Cinema

The Eternal Daughter: il rapporto tra madre e figlia finisce con la morte? – Recensione

The Eternal Daughter di Joanna Hogg è in concorso a Venezia 79 e racconta il rapporto madre – figlia con un film che ha tutte le caratteristiche dell’horror, ma nulla di ciò che vedrete è come sembra.  

Terzo capitolo dell’Odissea della memoria diretto da Joanna Hogg, The Eternal Daughter vede protagonista Tilda Swinton nei panni di una scrittrice che sta scrivendo un libro su di sé e sua madre e sul rapporto che hanno tra di loro.

In una notte d’inverno, Rosalind e la figlia Julie (entrambe interpretate da Tilda Swinton) arrivano in un hotel che fu dimora prediletta della famiglia.

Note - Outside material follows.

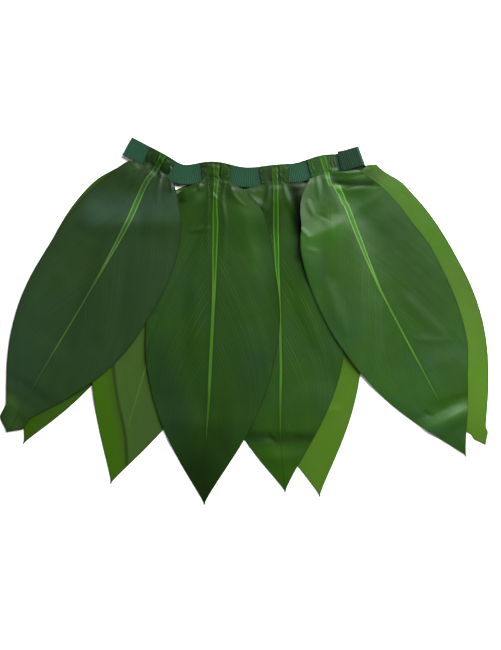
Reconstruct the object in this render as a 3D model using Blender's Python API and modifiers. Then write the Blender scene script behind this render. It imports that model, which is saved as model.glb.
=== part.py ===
"""A leaf hula skirt laid flat on its back.

An elastic tape is folded flat at the waist, its ends lapped at the right. Eight satin leaves are
sewn to its outer side by a short tab each: four behind, on the ground, and four in front.
X runs to the right, Y up to the waist and Z off the ground. Lengths are in millimetres until a
mesh is made, and the origin is on the ground, under the middle of the skirt.
"""

import math
from collections import namedtuple

import bpy
import numpy as np

MM = 0.001
COLLECTION = "leaf_hula_skirt"

# Walls and the air between layers
CLOTH = 1.0
TAPE = 1.5
GAP = 0.35

# The elastic tape: width, where its middle line runs from fold to fold, and its lap
TAPE_WIDTH = 22.0
TAPE_GROUND = 2.7
TAPE_INSIDE = 0.5
LAP_LENGTH = 23.0
LAP_SLANT = 2.2
LAP_END_ROOM = 3.0
TAPE_COURSE = (
    (-127.4, 191.4),
    (-95.0, 174.4),
    (-68.1, 160.6),
    (-34.5, 163.9),
    (0.7, 157.6),
    (33.7, 160.4),
    (59.5, 162.8),
    (85.4, 170.7),
    (104.6, 172.7),
    (126.4, 180.6),
)
TAPE_STEP = 6.0
FOLD_STEPS = 8

# The cut that all leaves share: the tab and shoulders in millimetres, where the blade is fullest
# as a share of its length, and how its sides swell and taper
TAB_HALF = 15.5
TUCK = 1.5
SHOULDER_DROP = 5.0
FULLEST = 0.45
TOP_ROUND = 2.9
TAPER_BEND = 2.2
TAPER_END = 1.22
SNUB = 11.0
POINT = 1.8

# A leaf hangs square off the tape at first, and has turned to its own way by here
TURN_OVER = 45.0

# Gathers under the tape
GATHERS = 3.0
GATHER_HEIGHT = 2.0
GATHER_FADE = 26.0

# How a leaf comes down from its tab, and how wide it bridges a step below it
TAB_SIDE = 12.0
BACK_FALL = 14.0
FRONT_FALL = 60.0
BRIDGE = 13.0
SOFTEN = 7.0

# A back leaf stays this far down around the tape, and may then climb at this slope
TAPE_CLEAR = 7.0
TAPE_CLIMB = 0.3

# The skirt was packed with its leaf ends folded up, which left a ridge across each
PACK_FOLD = 274.0

# Rows down a leaf: on the tab, round the shoulder, then evenly to the tip
TAB_ROWS = (-TAPE_WIDTH, -0.5 * TAPE_WIDTH, -TUCK)
SHOULDER_ROWS = (0.0, 3.0, 7.0, 13.0, 20.0, 29.0, 40.0)
BLADE_ROWS = 21
COLUMNS = 12

# Turns are in degrees from straight down, to the right; along is the way from the tape's left
# fold; left and right are the half widths where the blade is fullest, left_top and right_top
# those at its shoulders, blunt is the half width just above the tip, and follow is how far past
# its tab a leaf follows the tape.
LEAF_COLUMNS = "name front along turn tip_x tip_y tip_turn left right left_top right_top blunt follow"
Leaf = namedtuple("Leaf", LEAF_COLUMNS)
LEAVES = (
    Leaf("leaf_back_1", False, 33, -38, -243, -135, -25, 55, 63, 24, 27, 0, 50),
    Leaf("leaf_back_4", False, 241, 31, 265, -136, 26, 70, 66, 31, 31, 9, 50),
    Leaf("leaf_back_3", False, 171, 12, 83, -193, 7, 68, 66, 31, 31, 0, 50),
    Leaf("leaf_back_2", False, 96, -22, -147, -179, -17, 67, 64, 26, 31, 0, 50),
    Leaf("leaf_front_3", True, 169.5, 4, 45, -188, 7, 78, 74, 31, 31, 0, 50),
    Leaf("leaf_front_2", True, 104.7, 1, -44, -202, 1, 71.5, 74, 31, 30, 0, 50),
    Leaf("leaf_front_1", True, 38.5, -25, -261, -122, -27, 64, 72, 29, 26, 15, 0),
    Leaf("leaf_front_4", True, 223.5, 27.5, 244, -149, 27.5, 68, 65, 20, 30, 0, 50),
)

# Ridges in a leaf, from one point to another: down is from the tape, side is from the midrib
Ridge = namedtuple("Ridge", "leaf down side end_down end_side height reach")
RIDGES = (
    Ridge("leaf_front_1", PACK_FOLD - 6, -60.0, PACK_FOLD + 2, 60.0, 3.0, 24.0),
    Ridge("leaf_front_2", PACK_FOLD, -60.0, PACK_FOLD - 4, 60.0, 3.0, 24.0),
    Ridge("leaf_front_3", PACK_FOLD + 2, -60.0, PACK_FOLD, 60.0, 3.0, 24.0),
    Ridge("leaf_front_4", PACK_FOLD - 2, -60.0, PACK_FOLD + 4, 60.0, 3.5, 26.0),
    Ridge("leaf_front_4", 6.0, -4.0, 8.0, 44.0, 4.0, 9.0),
    Ridge("leaf_front_4", 20.0, -34.0, 84.0, -56.0, 6.0, 34.0),
    Ridge("leaf_front_3", 20.0, 24.0, 70.0, 42.0, 3.0, 26.0),
    Ridge("leaf_front_1", 30.0, 44.0, 120.0, 62.0, 3.0, 30.0),
    Ridge("leaf_back_2", 150.0, -58.0, 313.0, 12.0, 3.0, 16.0),
)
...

La figlia sta scrivendo un libro e registra meticolosamente tutte le conversazioni con sua madre e in particolare i ricordi della stessa. In un’atmosfera alla Shining le due donne sono le uniche ospiti dell’albergo e si relazionano con due sole altre figure, un custode e la ragazza della reception, che non sembra avere molta voglia di fare il suo lavoro e pare anzi mal digerire le richieste delle due clienti.

La ragazza della reception ha un fidanzato che la va a prendere con l’auto tutte le sere alla fine del lavoro con la musica techno ad alto volume. Nel frattempo madre e figlia si vivono il soggiorno tra ricordi di famiglia e nostalgia mentre Julie cerca di scrivere la sua storia e di notte nel frattempo esplora l’hotel e rumori sinistri le lasciano immaginare le cose più disparate, come se ci fossero altre persone in hotel.

L’analogia con alcune situazioni di Shining è molto evidente soprattutto per il contesto, un albergo isolato fa subito pensare a quello eppure, al contempo il senso di tranquillità, fin troppa, che si respira in questa storia dall’inizio alla fine.

Di sicuro il look di questo film è sullo stile horror e l’impostazione della storia ricorda effettivamente il capolavoro di Stanley Kubrik.

The Eternal Daughter: Quando smettiamo di essere figli?

La protagonista del film in sostanza non ha smesso di essere figlia, (da qui probabilmente la scelta del titolo), e questo soggiorno in hotel in un luogo di famiglia è un’occasione per lei di esplorare il proprio rapporto con la madre. È interessante il fatto che la stessa attrice interpreti entrambi i ruoli, Tilda Swinton è perfetta in questo, e questo mi fa pensare a una cosa che si dice spesso in questi casi e cioè che tendiamo a essere come i nostri genitori. Volenti o nolenti finiamo per somigliargli.

Nel corso della storia, durante la vacanza vengono fuori, ricordi, amarezze, parole e tante emozioni mentre la figlia cerca di scrivere la storia del suo rapporto con la madre e il compleanno di quest’ultima si avvicina.

Il film segue un ritmo lento che sembra quello del sogno, si svolge per lo più di notte e nel corso della visione non possiamo giurare che si tratti di realtà. L’albergo si fa luogo della memoria in cui sono custoditi i ricordi di una famiglia ma anche di una figlia e del suo rapporto con la madre.